Grande partecipazione di Maria Pia Severi a “Spoleto incontra Venezia”, le grandi mostre curate dal Prof. Vittorio Sgarbi e dirette dal manager Salvo Nugnes, negli storici contesti di Palazzo Falier e Palazzo Rota-Ivancich a Venezia. Le splendide ed originali opere fotografiche della Severi sono in esposizione nei due meravigliosi edifici, dal 28 Settembre al 24 Ottobre 2014.
Di seguito, l’intervista alla rinomata artista.
D: Che sensazione prova a staccarsi da un pezzo venduto?
R: Sapendo che di ogni pezzo venduto me ne restano altri cinque direi che non mi dispero affatto: arriverà spero il momento che li venderò tutti! Ogni artista è felice quando il suo lavoro viene apprezzato e retribuito.
D: Qual è il lavoro a cui è più affezionata, e perché?

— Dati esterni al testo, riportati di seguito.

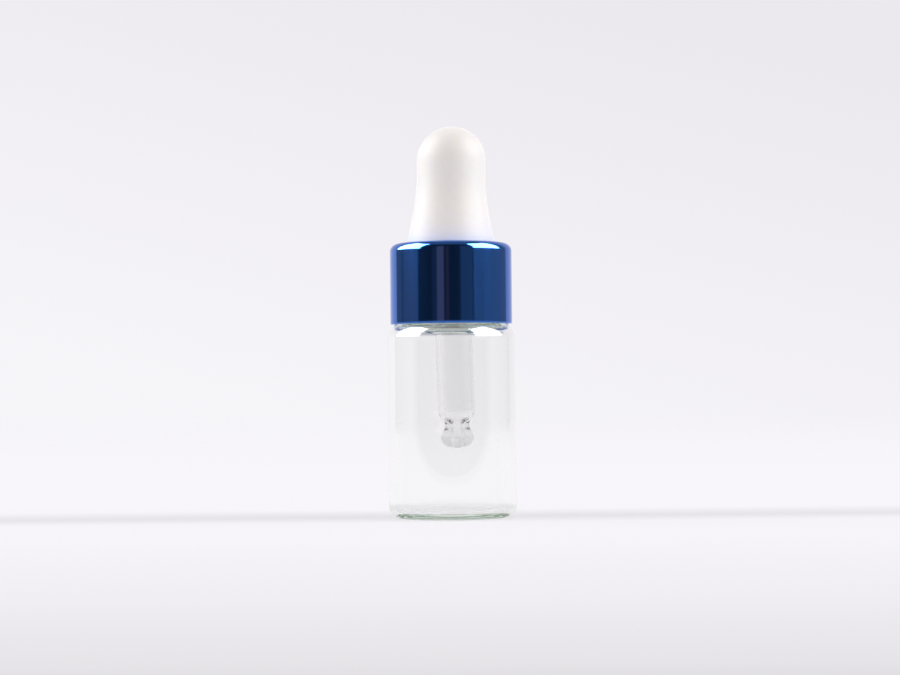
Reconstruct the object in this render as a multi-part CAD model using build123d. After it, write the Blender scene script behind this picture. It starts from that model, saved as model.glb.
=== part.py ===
from build123d import *
import os
from math import cos, radians, sin, sqrt

# Small dropper bottle: a clear glass vial, and a dropper that screws onto its neck.
# The dropper is a rubber bulb and a glass pipette, held by a plastic cap insert in an aluminium shell.
# Millimetres. The origin is the centre of the foot on the table, and +Z is up.

# Glass vial, drawn from 16 mm tubing
vial_diameter = 16.0
vial_wall = 0.9
body_height = 22.4
shoulder_ledge = 0.2
shoulder_glass = 0.9
inner_shoulder_bevel = 0.7
base_thickness = 1.1
heel_radius = 1.45
inner_heel_bevel = 0.6
foot_ring_width = 1.25
punt_depth = 0.3
punt_slope_width = 2.0

# Neck of the vial, plain where the thread runs
neck_diameter = 11.4
neck_height = 7.3
mouth_diameter = 7.9
mouth_flare_bevel = 0.6
lip_bevel = 0.35

# Cap insert, moulded in plastic
thread_depth = 0.75
thread_clearance = 0.2
insert_wall = 0.45
deck_thickness = 1.17
skirt_inset = 0.5
lead_in_chamfer = 0.3
grip_rib_count = 24
grip_rib_depth = 0.15
grip_rib_width = 0.4

# Shell, drawn from aluminium sheet over the insert
shell_sheet = 0.4
shell_crown_radius = 1.0
shell_press_clearance = 0.02
shoulder_gap = 0.3

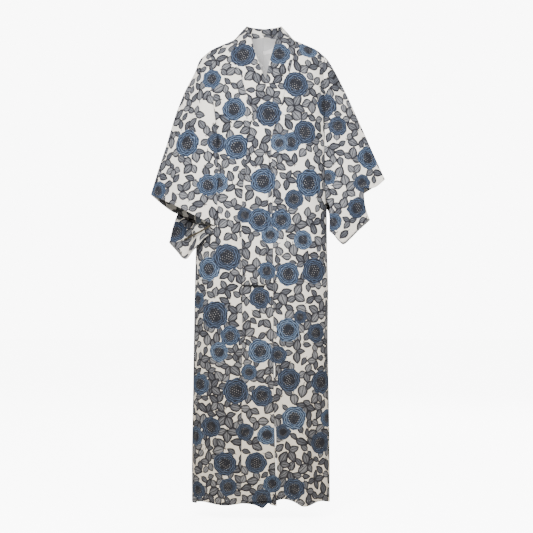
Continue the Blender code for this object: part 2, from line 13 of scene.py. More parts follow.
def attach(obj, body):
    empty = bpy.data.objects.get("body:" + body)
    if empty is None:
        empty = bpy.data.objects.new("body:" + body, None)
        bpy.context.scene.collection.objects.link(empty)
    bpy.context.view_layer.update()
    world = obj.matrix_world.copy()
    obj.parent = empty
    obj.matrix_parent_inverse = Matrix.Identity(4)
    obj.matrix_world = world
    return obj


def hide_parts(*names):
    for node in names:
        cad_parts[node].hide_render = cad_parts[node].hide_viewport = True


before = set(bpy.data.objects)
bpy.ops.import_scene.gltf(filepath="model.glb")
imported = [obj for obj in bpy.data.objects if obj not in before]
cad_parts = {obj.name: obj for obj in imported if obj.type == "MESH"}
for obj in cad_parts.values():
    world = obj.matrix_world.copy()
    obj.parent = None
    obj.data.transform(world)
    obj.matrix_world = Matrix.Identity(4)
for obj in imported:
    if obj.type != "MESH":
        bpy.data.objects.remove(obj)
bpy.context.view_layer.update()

R: Ogni Città che visito deve diventare prima “mia”, in ogni senso, culturale, storico e visivo. Ogni volume che esce sull’ultima nata è per me sempre il più bello. Poi me ne dimentico e passo ad altro, nel senso che non sto a crogiolarmi sul nuovo volume da me creato.
D: Come vede l’arte rispetto la crisi dei giorni d’oggi?
R: Ritengo che, ora come ora, la fotografia tende ad avere la prevalenza sulla pittura, poiché costa meno e può essere più bella e decorativa di un brutto dipinto, magari più costoso.
D: Quali sono gli artisti che hanno maggiormente influenzato il Suo lavoro?
R: Nessuno, sebbene io sia da sempre stata amante e collezionista di opere d’arte. Ho sempre fotografato ciò che mi piaceva. Nel 1984, quando fu pubblicato il mio primo libro Sotto il segno di Modena, apparve palese che ritraevo prevalentemente figure femminili che passavano per le vie di Modena e che, colte dal mio obiettivo, si trasformavano in “personaggi” mentre Modena appariva solo sullo sfondo. Fu Franco Vaccari, che aveva già esposto alla Biennale di Venezia ed era stato definito da Bonito Oliva sul settimanale L’Espresso un “artista extravagante”, che mi spinse a pubblicarlo ed in più mi fece il menabò e la prefazione. All’epoca facevo foto con la mia Kodak Instamatic. Sottolineo che all’epoca, giovane procuratrice, scattavo le mie foto recandomi in ufficio, eppure ogni giorno, anche se ripetevo la stessa via, tutto mi sembrava nuovo e diverso. Sotto il segno di Modena fu definito, anche dagli altri artisti modenesi ‘il più bel libro mai fatto su Modena”. Trascorso il tempo dell’avvocatura, cercai un nuovo stile. Andando in macchina con mio marito, cercavo di fotografare paesaggi di lato, il più delle volte non riprendevo nulla, ma le foto “a tutta velocità” che riuscivo a fare mi entusiasmavano. Allora cercai di riprodurre col movimento delle braccia questa realtà e così nacque il mio nuovo stile che applico, con varianti, anche ora. Ecco come fotografo. Seguo il mio istinto sempre ed ho creato uno stile all’epoca rivoluzionario, di foto in movimento. Franco Vaccari mi aiutò a confezionare anche i due libri successivi Emozioni Capresi-Inverno e Venezia è Sogno, di cui mi fece anche le relative prefazioni, sottolineandomi che chi aveva beneficiato di una sua prefazione, avrebbe certamente avuto un futuro d’Artista.
D: Quale messaggio vuole trasmettere con la Sua arte?
R: Vorrei coinvolgere le persone nelle emozioni che io provo fotografando. Inoltre vorrei lasciare libero sfogo all’interpretazione delle mie foto. In altre parole vorrei che le mie foto fossero intriganti. Il complimento più bello che mi fanno è quando colgono nelle mie foto qualcosa di diverso dalla realtà. La fantasia che si scatena a guardare le mie foto è illimitata ed io mi diverto molto ad ascoltare anche le più strambe interpretazioni! Così ha anche fatto il professor Vittorio Sgarbi a Spoleto! Si ricorda Vittorio?